The company serves public and private customers, with Rubrik CEO Bipul Sinha telling GovTech that 10 or more state governments use its platform.

The CISO Advisory Board will aim to “design best practices for combatting ransomware,” “advance innovation in cybersecurity” and help customers improve their cybersecurity postures, according to an announcement shared with GovTech. Krebs said that can include trying to understand what it takes to make cybersecurity solutions easier for different customer bases to use.

As chair of the board, Krebs will aim to recruit CISOs from critical infrastructure, financial services, health care and other sectors, per the announcement.

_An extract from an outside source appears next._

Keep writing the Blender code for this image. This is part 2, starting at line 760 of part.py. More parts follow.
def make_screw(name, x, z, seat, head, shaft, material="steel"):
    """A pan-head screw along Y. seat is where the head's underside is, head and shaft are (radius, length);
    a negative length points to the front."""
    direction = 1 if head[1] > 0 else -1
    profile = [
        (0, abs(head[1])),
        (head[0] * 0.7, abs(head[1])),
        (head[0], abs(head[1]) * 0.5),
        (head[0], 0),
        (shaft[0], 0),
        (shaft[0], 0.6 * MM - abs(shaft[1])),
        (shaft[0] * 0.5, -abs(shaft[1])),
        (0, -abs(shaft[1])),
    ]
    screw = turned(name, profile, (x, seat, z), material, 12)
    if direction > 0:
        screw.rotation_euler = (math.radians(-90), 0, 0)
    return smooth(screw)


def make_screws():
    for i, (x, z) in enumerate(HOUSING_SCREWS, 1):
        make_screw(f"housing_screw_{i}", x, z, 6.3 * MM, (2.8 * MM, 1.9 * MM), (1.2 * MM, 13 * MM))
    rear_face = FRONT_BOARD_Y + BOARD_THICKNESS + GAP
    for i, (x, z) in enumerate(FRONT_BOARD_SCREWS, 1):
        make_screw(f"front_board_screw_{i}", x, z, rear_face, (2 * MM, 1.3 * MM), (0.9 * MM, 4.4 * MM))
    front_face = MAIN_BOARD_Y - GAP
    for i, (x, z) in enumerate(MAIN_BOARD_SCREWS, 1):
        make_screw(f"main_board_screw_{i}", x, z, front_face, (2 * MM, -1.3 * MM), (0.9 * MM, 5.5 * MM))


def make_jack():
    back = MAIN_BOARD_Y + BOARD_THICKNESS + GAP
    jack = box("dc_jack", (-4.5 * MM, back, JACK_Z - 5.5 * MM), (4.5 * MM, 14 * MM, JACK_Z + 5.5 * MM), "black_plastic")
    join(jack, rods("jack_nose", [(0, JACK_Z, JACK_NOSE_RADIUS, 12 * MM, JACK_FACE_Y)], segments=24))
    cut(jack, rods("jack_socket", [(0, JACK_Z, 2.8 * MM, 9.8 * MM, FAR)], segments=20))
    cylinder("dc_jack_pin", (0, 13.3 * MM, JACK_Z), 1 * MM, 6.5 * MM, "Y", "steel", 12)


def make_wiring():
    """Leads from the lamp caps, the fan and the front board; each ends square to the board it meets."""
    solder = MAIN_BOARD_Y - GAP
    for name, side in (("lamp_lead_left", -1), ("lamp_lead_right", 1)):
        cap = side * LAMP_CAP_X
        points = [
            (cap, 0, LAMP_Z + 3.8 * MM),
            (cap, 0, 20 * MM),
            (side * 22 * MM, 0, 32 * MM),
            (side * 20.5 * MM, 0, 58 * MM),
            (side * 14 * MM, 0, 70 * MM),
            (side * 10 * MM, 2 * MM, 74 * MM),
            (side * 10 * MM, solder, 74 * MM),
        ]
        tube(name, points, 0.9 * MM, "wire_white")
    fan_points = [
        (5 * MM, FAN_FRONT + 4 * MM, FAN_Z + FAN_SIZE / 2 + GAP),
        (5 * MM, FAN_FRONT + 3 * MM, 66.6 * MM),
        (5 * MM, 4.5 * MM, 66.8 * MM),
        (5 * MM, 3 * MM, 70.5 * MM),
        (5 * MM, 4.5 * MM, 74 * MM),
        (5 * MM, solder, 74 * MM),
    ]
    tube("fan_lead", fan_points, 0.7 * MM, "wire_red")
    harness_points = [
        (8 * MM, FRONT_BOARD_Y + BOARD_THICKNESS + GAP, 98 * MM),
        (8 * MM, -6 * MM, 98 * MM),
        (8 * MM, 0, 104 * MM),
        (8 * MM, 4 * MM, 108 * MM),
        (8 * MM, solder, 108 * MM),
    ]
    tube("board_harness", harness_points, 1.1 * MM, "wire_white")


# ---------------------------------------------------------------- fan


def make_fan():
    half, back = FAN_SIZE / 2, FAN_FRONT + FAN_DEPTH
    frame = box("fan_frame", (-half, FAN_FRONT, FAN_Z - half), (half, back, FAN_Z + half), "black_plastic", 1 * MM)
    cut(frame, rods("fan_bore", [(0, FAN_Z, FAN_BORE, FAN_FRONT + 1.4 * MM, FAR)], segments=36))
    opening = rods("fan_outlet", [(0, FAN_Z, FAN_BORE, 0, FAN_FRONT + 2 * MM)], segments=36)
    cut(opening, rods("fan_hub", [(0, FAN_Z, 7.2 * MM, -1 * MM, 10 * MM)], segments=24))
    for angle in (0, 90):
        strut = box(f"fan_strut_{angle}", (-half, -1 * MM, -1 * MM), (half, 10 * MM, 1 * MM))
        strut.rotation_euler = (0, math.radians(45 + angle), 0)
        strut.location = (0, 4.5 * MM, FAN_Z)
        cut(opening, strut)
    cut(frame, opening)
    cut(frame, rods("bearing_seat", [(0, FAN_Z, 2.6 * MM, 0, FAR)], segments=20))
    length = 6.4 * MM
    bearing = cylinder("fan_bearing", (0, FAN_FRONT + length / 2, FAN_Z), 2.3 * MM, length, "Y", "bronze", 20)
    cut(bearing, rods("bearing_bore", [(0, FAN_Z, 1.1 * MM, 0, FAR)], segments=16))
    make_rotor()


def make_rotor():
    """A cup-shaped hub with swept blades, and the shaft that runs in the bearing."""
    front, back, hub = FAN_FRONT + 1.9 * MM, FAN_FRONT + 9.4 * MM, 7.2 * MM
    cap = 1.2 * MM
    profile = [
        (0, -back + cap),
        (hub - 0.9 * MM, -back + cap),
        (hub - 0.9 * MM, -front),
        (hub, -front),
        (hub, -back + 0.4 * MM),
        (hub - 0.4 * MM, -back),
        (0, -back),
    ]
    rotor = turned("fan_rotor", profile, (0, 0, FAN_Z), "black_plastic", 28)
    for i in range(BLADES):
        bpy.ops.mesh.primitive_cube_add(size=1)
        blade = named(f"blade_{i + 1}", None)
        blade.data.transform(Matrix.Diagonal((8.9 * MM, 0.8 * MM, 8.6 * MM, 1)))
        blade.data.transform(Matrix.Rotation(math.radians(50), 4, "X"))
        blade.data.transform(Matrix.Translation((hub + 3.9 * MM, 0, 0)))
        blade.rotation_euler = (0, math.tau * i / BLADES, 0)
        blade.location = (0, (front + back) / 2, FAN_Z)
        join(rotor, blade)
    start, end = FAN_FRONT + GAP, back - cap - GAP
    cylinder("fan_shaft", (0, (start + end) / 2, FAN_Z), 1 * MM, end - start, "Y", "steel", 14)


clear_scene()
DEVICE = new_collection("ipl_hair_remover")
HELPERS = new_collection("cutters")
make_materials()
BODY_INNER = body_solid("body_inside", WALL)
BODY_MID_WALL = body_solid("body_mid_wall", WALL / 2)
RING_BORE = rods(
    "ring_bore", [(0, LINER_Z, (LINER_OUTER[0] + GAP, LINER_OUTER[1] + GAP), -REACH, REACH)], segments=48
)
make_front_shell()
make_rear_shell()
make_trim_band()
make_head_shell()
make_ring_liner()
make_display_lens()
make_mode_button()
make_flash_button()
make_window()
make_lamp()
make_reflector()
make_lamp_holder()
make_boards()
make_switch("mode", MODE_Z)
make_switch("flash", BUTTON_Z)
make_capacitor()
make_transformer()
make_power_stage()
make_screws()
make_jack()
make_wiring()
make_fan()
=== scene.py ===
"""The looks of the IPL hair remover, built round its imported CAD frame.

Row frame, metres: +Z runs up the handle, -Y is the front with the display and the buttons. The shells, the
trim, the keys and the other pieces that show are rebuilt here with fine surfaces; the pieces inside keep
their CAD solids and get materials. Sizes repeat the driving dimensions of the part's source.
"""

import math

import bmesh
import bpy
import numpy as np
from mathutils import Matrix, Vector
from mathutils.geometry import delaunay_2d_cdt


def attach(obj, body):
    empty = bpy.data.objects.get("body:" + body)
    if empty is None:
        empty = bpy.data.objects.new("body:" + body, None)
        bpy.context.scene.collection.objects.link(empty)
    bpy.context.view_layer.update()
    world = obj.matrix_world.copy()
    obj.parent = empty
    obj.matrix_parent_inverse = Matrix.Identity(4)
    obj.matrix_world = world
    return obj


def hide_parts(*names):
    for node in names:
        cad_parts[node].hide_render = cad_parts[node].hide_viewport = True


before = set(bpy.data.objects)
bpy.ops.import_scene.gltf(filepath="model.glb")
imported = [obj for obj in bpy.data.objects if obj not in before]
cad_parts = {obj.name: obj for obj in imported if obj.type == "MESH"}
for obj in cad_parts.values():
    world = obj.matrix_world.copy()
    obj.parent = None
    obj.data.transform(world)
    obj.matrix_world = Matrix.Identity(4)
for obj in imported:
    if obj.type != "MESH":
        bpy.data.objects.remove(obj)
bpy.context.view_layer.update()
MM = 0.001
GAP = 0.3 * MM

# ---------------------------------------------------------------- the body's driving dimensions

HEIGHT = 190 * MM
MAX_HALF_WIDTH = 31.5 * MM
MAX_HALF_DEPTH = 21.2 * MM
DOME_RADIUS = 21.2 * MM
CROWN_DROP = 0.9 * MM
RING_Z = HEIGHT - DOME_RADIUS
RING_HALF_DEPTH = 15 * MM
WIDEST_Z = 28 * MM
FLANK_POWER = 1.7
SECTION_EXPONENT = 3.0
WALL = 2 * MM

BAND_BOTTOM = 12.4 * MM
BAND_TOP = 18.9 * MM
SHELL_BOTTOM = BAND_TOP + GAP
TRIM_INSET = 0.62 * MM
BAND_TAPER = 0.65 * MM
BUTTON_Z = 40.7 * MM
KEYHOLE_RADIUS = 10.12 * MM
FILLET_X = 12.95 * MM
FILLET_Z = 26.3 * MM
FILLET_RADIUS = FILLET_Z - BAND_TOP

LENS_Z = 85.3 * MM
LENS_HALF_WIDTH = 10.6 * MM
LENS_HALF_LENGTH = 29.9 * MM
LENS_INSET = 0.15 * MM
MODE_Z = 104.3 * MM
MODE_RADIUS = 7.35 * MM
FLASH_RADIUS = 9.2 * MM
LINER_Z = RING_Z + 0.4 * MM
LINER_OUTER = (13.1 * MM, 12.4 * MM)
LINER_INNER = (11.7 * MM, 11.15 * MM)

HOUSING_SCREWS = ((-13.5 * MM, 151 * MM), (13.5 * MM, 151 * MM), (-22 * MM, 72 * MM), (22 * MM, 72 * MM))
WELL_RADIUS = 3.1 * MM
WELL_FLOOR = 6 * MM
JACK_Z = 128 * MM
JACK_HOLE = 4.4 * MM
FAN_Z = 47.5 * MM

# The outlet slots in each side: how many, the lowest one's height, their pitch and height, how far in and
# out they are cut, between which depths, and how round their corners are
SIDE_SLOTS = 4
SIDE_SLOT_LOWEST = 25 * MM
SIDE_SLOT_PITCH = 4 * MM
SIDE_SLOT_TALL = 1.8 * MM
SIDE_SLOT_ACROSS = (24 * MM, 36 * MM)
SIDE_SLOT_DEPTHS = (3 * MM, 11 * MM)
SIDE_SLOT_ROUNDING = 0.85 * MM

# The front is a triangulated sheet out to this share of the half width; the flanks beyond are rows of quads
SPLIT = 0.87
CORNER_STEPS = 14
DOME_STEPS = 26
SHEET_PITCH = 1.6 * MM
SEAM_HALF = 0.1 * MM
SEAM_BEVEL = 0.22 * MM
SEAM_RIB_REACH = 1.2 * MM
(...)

Krebs did not guarantee that state and local government CISOs will be included but told GovTech that the board aims to get “the full spectrum of insight into the threat environment and product space” to help it meet the needs of both the public and private sectors.

RANSOMWARE RESILIENCE AND DATA RECOVERY


No one solution or strategy will keep an organization safe, and public and private entities need to layer on various kinds of defense and resiliency measures to reduce their risks.

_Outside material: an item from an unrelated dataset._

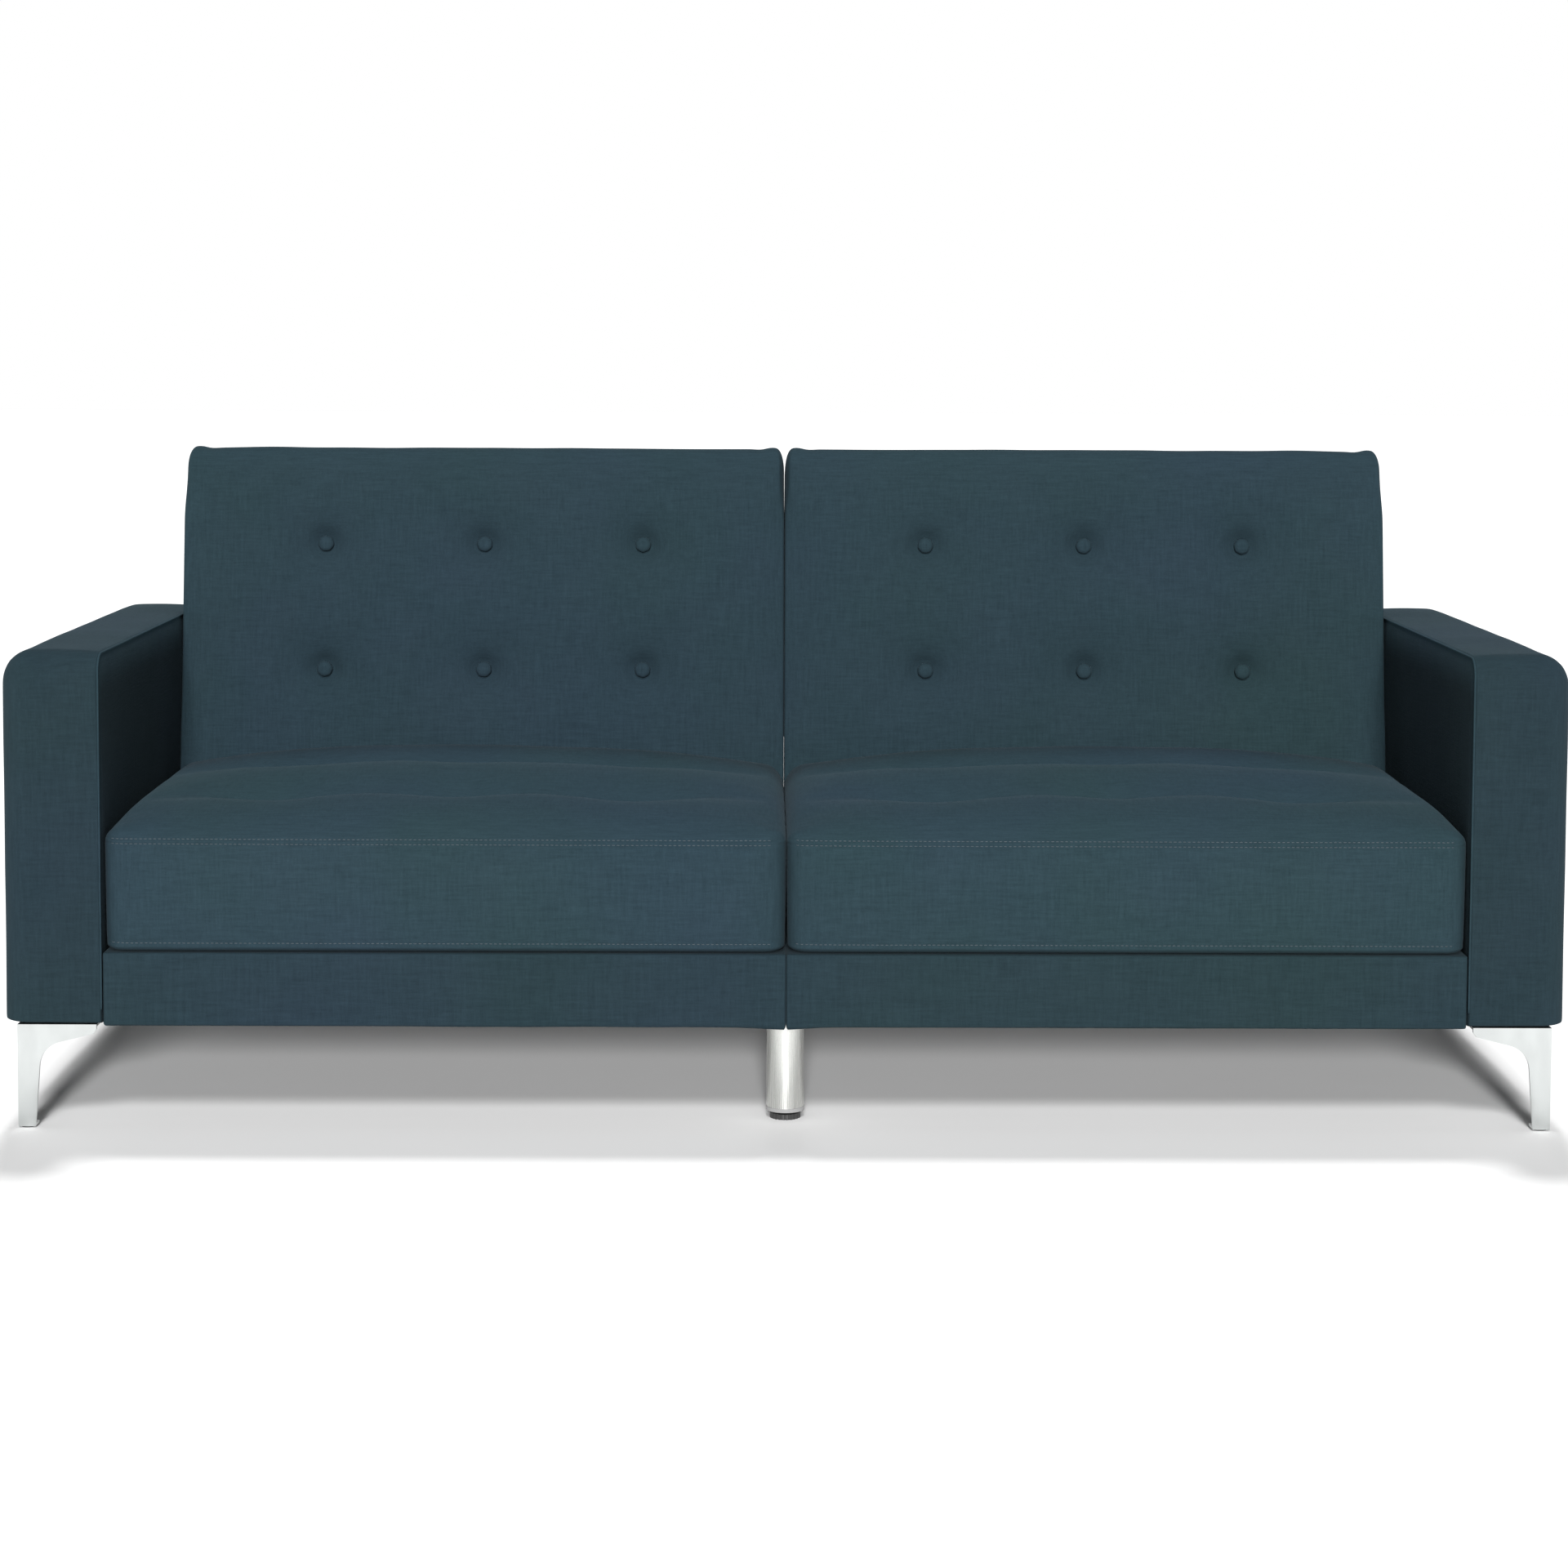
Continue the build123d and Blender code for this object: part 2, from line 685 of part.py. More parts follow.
def leg_profile():
    """One wall of a corner leg: narrow at the floor, sweeping out under the arm."""
    top = UNDERSIDE
    outline = Polyline(
        (0, GLIDE),
        (LEG_FOOT, GLIDE),
        (30, 105),
        (LEG_SPAN - 4, 122),
        (LEG_SPAN, 128),
        (LEG_SPAN, top),
        (0, top),
        close=True,
    )
    face = make_face(outline)
    knee = min(face.vertices(), key=lambda v: (Vector(*v) - Vector(30, 105, 0)).length)
    return fillet([knee], 34)


def corner_leg(x, y, dx, dy):
    """Two swept walls at right angles with a mounting plate and a foot plate."""
    walls = extrude(Plane.XZ * leg_profile(), -LEG_WALL)
    walls += mirror(walls, about=Plane(origin=(0, 0, 0), z_dir=(1, -1, 0)))
    plate = block(0, LEG_SPAN, 0, LEG_SPAN, UNDERSIDE - LEG_PLATE, UNDERSIDE)
    foot = block(0, LEG_FOOT, 0, LEG_FOOT, GLIDE, GLIDE + 3)
    shape = joined([walls, plate, foot])
    for px, py in leg_screw_places():
        shape -= rod_z(px, py, UNDERSIDE - 5, UNDERSIDE + 1, SCREW_HOLE)
    if dx < 0:
        shape = mirror(shape, about=Plane.YZ)
    if dy < 0:
        shape = mirror(shape, about=Plane.XZ)
    return Pos(x, y, 0) * shape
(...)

Organizations can currently find a flurry of solutions available to help with areas like identity authentication and privilege access management — all important parts of ransomware defense — but fewer ones focused on helping them recover data should they fall victim, Krebs said.

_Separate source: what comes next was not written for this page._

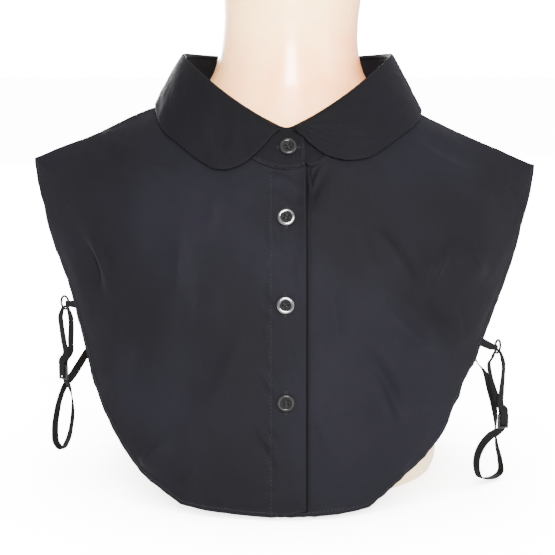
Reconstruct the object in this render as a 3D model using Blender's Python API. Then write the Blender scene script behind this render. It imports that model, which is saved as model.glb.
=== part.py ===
"""Detachable shirt collar on a limbless neck-and-shoulder bust: a false shirt front of black poplin.

Metres, +Z up, the front faces -Y. The origin is the middle of the bust's flat underside.
Right and left are the wearer's, so the right front lies at -X and buttons over the left one.
"""

import math

import bpy
import numpy as np
from mathutils import Vector
from mathutils.bvhtree import BVHTree

SEAM_GAP = 0.0003
SEAM_WAY = (0.0, -0.45, 0.90)
SEAT_GAP = 0.0008
PANEL_WALL = 0.0011
STAND_WALL = 0.0020
LEAF_WALL = 0.0016

# Right and left sides, as the sign of X
RIGHT = -1
LEFT = 1

# Bust, its level sections: height, half-width and depths of the body, then of the shoulder bar
BUST_SECTIONS = [
    # height, body_half, body_front, body_back, bar_half, bar_depth
    (0.000, 0.1060, 0.0930, 0.0920, 0.060, 0.020),
    (0.0012, 0.1085, 0.0950, 0.0940, 0.060, 0.020),
    (0.004, 0.1105, 0.0970, 0.0955, 0.060, 0.020),
    (0.030, 0.1130, 0.1000, 0.0970, 0.060, 0.020),
    (0.070, 0.1170, 0.1050, 0.0980, 0.060, 0.020),
    (0.110, 0.1230, 0.1110, 0.0980, 0.060, 0.020),
    (0.150, 0.1330, 0.1150, 0.0970, 0.080, 0.020),
    (0.180, 0.1430, 0.1120, 0.0930, 0.095, 0.025),
    (0.200, 0.1460, 0.1050, 0.0890, 0.120, 0.035),
    (0.218, 0.1400, 0.0960, 0.0840, 0.145, 0.046),
    (0.232, 0.1200, 0.0880, 0.0780, 0.151, 0.045),
    (0.243, 0.1000, 0.0820, 0.0720, 0.146, 0.039),
    (0.252, 0.0880, 0.0770, 0.0670, 0.134, 0.032),
    (0.260, 0.0810, 0.0730, 0.0630, 0.117, 0.026),
    (0.266, 0.0770, 0.0695, 0.0600, 0.104, 0.022),
    (0.272, 0.0740, 0.0665, 0.0575, 0.088, 0.019),
    (0.279, 0.0700, 0.0635, 0.0555, 0.076, 0.016),
    (0.288, 0.0635, 0.0600, 0.0540, 0.060, 0.012),
    (0.300, 0.0565, 0.0560, 0.0530, 0.040, 0.010),
    (0.318, 0.0515, 0.0535, 0.0525, 0.030, 0.010),
    (0.340, 0.0490, 0.0525, 0.0525, 0.030, 0.010),
    (0.362, 0.0485, 0.0525, 0.0525, 0.030, 0.010),
    (0.369, 0.0470, 0.0510, 0.0510, 0.030, 0.010),
    (0.372, 0.0430, 0.0470, 0.0470, 0.030, 0.010),
]
BAR_BLEND = 10
BUST_SIDES = 48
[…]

“That is the last thing everybody talks about — ‘Oh, yeah, make sure you’ve got backups and the tapes and cold storage somewhere’ — that’s really the extent of the conversation,” Krebs said.

But those backups need to be secured against ransomware actors who may target them, in addition to victims’ primary systems.

“If they attack your backup system, then they really have you under control,” Sinha said.

Rubrik takes aim at the issue, in part by offering a solution for creating “immutable” backups, which cannot be updated, changed or deleted. This is intended to prevent hackers from encrypting or destroying that backup data, so that victims have something to turn to when trying to restore systems.

Of course, public agencies will have additional concerns to address as well. Boston CISO Greg McCarthy previously said that even those able to restore from backups may feel pressured to pay extortion to stop ransomware actors from leaking sensitive resident information.

DIGITAL TWINS AND OPERATIONAL TECHNOLOGY


Discussing the ransomware space, Krebs noted that operational technology-heavy industries like manufacturing can face particular challenges.

Updating and patching are another essential part of defending against cyber attackers, reducing the number of vulnerabilities that hackers might exploit. But these industries often cannot afford to take their systems offline for long, making it difficult to schedule updates.

Digital twins can help ease this pain, however. Organizations can practice the updating process on a virtual replica of their systems, allowing them to troubleshoot first and catch potential issues before then working with their actual systems, Krebs said.

“The digital twins environment gives you the ability to test all of that in a protected production environment — or quasi production environment — to ensure that everything works,” Krebs said. “If you get the equivalent of the blue screen and death, well, you can go back and you can check your math [and] you can run it again.”
Jule Pattison-Gordon is a senior staff writer for Government Technology. She previously wrote for PYMNTS and The Bay State Banner, and holds a B.A. in creative writing from Carnegie Mellon. She’s based outside Boston.